Once upon a time, there was a young nerd from the Midwest, who loved Matter-Eater Lad and the McKenzie Brothers... If pop culture were a maze, Matthew would be the Minotaur at its center. Were it a mall, he'd be the Food Court. Were it a parking lot, he’d be the distant Cart Corral where the weird kids gather to smoke, but that’s not important right now... Matthew enjoys body surfing (so long as the bodies are fresh), writing in the third person, and dark-eyed women. Amongst his weaponry are such diverse elements as: Fear! Surprise! Ruthless efficiency! An almost fanatical devotion to pop culture! And a nice red uniform.


  1. They’re just issues. I’m not much of a fan of Byrne the writer, but he used both of them tastefully here. I’m more bothered by the over-simplified politics of Captain America and the like.

  2. Do you think that the basic set up for Nextwave Agents of H.A.T.E. was lifted from the Next Men, or just somewhat coincidental?
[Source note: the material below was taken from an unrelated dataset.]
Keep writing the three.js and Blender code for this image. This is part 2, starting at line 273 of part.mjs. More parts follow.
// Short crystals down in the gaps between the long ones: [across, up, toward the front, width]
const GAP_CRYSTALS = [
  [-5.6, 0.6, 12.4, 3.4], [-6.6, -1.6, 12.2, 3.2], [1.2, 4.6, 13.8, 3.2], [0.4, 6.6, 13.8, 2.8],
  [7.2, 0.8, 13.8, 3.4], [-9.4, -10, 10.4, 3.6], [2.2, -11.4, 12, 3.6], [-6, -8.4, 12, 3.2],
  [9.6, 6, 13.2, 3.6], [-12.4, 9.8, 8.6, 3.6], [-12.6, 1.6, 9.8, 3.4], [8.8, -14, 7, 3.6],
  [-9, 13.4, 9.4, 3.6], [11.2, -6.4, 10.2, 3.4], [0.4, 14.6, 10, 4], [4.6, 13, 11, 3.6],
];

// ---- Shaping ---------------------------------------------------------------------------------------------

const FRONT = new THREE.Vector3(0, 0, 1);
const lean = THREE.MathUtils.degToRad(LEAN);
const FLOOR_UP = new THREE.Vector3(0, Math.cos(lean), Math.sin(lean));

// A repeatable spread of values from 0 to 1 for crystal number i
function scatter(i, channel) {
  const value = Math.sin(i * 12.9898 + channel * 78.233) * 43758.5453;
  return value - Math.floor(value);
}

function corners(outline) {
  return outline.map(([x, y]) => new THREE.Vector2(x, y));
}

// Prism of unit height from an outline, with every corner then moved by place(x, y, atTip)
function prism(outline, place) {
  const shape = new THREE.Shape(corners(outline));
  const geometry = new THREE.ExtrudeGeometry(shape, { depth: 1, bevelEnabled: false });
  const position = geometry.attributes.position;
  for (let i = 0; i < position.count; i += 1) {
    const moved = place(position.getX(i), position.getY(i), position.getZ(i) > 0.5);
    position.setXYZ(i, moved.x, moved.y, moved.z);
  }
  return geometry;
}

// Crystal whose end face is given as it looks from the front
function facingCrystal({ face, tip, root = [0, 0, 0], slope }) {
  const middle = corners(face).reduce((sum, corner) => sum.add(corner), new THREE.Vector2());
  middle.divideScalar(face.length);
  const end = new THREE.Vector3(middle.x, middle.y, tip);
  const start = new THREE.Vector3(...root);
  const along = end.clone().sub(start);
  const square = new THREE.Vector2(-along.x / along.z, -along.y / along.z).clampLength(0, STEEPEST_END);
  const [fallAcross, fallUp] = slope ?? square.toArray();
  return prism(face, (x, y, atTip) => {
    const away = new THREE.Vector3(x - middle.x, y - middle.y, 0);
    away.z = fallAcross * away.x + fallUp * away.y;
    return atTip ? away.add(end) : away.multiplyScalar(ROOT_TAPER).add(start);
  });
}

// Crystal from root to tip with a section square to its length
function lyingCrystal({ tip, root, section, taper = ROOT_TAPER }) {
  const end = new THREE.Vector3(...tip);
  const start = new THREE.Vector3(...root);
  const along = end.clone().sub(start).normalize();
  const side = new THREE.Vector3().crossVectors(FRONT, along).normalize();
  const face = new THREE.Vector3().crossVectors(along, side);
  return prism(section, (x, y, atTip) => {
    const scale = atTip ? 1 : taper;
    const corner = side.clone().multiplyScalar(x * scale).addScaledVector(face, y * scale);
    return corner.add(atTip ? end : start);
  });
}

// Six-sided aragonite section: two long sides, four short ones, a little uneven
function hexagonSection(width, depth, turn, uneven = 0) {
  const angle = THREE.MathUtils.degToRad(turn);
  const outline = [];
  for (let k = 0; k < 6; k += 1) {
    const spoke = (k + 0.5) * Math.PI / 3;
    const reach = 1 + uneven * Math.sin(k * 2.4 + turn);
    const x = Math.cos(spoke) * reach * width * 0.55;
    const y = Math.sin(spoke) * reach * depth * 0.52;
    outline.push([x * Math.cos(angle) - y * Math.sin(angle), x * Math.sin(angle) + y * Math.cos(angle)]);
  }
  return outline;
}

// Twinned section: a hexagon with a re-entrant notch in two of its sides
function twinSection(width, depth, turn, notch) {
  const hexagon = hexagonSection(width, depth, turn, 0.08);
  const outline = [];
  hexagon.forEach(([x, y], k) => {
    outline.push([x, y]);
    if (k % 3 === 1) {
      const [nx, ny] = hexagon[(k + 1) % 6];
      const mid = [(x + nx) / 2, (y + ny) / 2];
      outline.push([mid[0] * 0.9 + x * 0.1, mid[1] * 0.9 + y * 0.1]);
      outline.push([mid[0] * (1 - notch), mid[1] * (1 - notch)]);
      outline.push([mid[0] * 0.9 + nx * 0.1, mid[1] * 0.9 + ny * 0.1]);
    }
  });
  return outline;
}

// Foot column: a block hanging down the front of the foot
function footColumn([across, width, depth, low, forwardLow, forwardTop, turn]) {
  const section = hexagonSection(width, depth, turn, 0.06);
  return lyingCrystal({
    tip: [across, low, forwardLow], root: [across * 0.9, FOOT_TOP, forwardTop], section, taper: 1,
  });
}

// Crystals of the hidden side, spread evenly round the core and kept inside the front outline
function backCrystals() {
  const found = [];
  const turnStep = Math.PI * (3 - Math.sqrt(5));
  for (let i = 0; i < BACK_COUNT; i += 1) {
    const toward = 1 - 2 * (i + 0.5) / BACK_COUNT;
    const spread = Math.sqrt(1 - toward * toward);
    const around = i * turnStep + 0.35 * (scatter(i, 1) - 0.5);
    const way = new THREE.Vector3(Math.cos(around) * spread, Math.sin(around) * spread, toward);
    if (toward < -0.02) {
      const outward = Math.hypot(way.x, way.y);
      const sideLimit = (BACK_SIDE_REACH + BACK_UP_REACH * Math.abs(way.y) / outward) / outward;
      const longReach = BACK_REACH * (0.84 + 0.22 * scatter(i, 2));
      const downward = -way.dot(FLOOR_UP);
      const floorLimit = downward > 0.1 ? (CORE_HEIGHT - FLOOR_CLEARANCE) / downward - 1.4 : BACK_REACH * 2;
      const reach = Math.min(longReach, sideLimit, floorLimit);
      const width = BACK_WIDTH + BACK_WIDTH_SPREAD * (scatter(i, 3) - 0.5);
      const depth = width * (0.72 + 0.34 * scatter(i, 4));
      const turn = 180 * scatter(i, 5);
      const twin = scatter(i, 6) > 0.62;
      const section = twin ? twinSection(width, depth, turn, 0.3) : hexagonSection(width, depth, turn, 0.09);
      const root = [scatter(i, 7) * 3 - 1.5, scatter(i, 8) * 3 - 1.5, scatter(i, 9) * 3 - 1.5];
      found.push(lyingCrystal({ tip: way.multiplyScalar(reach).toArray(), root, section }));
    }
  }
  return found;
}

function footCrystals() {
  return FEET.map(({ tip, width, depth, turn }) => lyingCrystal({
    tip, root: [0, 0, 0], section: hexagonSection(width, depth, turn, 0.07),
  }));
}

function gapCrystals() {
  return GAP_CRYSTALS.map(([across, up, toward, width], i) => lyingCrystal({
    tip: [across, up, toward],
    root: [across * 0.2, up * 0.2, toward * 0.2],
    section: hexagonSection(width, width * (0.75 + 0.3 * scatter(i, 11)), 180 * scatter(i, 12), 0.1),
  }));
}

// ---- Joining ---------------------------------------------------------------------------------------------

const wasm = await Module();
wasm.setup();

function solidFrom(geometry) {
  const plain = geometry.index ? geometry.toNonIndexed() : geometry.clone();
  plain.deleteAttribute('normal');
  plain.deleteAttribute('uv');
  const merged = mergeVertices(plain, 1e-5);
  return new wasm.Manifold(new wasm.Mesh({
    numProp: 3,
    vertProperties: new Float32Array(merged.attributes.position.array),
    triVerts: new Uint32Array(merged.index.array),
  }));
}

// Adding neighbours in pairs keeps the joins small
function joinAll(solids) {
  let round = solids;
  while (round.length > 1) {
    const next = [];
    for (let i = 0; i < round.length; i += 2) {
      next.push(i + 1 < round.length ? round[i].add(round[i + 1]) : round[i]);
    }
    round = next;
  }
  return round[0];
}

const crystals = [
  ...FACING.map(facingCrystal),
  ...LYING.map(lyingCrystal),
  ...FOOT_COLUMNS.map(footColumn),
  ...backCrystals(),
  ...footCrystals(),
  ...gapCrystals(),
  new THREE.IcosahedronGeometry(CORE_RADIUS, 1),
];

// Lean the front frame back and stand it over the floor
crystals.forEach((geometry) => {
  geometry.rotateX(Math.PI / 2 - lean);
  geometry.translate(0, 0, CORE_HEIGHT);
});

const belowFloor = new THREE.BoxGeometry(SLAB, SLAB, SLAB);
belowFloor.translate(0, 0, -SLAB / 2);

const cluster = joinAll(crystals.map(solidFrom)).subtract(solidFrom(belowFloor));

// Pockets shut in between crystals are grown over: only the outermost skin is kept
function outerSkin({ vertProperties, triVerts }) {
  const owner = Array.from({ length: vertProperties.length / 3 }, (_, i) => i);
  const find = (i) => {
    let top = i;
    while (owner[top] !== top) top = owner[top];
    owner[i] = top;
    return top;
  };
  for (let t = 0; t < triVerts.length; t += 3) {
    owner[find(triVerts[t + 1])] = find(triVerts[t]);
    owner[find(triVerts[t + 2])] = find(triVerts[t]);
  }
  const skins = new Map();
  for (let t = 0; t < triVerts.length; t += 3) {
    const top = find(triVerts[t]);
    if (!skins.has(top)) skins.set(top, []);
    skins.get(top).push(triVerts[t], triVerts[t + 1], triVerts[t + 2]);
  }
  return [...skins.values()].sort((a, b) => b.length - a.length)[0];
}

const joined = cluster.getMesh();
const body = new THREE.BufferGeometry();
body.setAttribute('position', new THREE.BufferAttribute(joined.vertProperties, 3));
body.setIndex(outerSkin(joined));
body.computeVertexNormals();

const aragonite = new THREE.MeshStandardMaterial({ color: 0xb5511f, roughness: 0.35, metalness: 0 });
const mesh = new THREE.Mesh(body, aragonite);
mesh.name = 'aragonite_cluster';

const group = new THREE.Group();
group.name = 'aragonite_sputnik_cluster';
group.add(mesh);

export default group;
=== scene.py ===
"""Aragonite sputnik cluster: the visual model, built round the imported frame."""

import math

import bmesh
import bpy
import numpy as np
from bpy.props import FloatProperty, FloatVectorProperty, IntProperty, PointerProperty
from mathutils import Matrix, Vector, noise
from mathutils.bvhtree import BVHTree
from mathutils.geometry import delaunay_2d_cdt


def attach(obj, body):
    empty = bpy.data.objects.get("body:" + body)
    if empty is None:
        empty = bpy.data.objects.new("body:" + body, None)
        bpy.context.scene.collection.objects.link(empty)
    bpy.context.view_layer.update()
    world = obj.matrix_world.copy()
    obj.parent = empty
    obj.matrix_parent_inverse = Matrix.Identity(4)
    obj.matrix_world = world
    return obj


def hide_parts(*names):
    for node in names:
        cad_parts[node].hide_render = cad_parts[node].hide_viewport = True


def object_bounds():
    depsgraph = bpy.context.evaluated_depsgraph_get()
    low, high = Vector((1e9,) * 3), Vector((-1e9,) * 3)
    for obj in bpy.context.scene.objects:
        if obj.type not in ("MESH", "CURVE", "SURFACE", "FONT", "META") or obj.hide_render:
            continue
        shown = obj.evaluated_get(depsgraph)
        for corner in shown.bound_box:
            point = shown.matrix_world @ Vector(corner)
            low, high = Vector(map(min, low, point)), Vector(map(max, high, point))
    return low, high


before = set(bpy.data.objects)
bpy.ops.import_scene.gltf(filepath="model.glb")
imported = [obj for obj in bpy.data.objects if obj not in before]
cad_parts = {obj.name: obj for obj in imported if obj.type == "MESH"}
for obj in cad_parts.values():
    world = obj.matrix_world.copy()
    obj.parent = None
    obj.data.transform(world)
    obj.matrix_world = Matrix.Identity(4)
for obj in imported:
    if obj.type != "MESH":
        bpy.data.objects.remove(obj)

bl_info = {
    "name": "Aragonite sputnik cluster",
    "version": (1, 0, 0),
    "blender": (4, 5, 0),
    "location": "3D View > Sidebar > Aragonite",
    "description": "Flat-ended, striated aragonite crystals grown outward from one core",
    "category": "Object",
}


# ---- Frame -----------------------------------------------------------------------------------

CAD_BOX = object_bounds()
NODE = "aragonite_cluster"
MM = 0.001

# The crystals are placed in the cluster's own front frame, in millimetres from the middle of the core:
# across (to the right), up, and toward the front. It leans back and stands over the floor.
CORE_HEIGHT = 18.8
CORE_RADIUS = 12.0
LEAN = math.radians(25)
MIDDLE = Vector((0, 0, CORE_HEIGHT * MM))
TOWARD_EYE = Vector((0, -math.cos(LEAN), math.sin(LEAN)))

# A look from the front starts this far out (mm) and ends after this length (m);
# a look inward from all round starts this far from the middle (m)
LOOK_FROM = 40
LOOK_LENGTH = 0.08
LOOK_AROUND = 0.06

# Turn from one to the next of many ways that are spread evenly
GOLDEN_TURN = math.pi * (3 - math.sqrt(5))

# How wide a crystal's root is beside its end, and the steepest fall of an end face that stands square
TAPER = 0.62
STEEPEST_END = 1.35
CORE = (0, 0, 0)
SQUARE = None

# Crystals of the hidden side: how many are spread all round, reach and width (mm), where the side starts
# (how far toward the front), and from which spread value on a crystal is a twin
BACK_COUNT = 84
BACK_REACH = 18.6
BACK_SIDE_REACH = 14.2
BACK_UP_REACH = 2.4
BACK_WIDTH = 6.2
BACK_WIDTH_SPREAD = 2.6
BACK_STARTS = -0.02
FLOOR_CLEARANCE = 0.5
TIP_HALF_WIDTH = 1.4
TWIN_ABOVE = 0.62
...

Also, since I’ve never read the original Next Men series, is their origin the same? Escaping from a government experiment and all that?

    Also, what constitutes a “squicky read”?

    And I don’t mind issues like Slavery and/or historical atrocities and the like showing up in my comics. Ultimately I get more enjoyment if the strong willed black woman has some awesome powers and slaps the crap out of those Southern soldiers. But, I also really like the way it was handled with Indiana Jones and the Last Crusade. They had Indy come face to face with Hitler and he signed his book and all that, it wasn’t necessary to the plot, but I always liked it.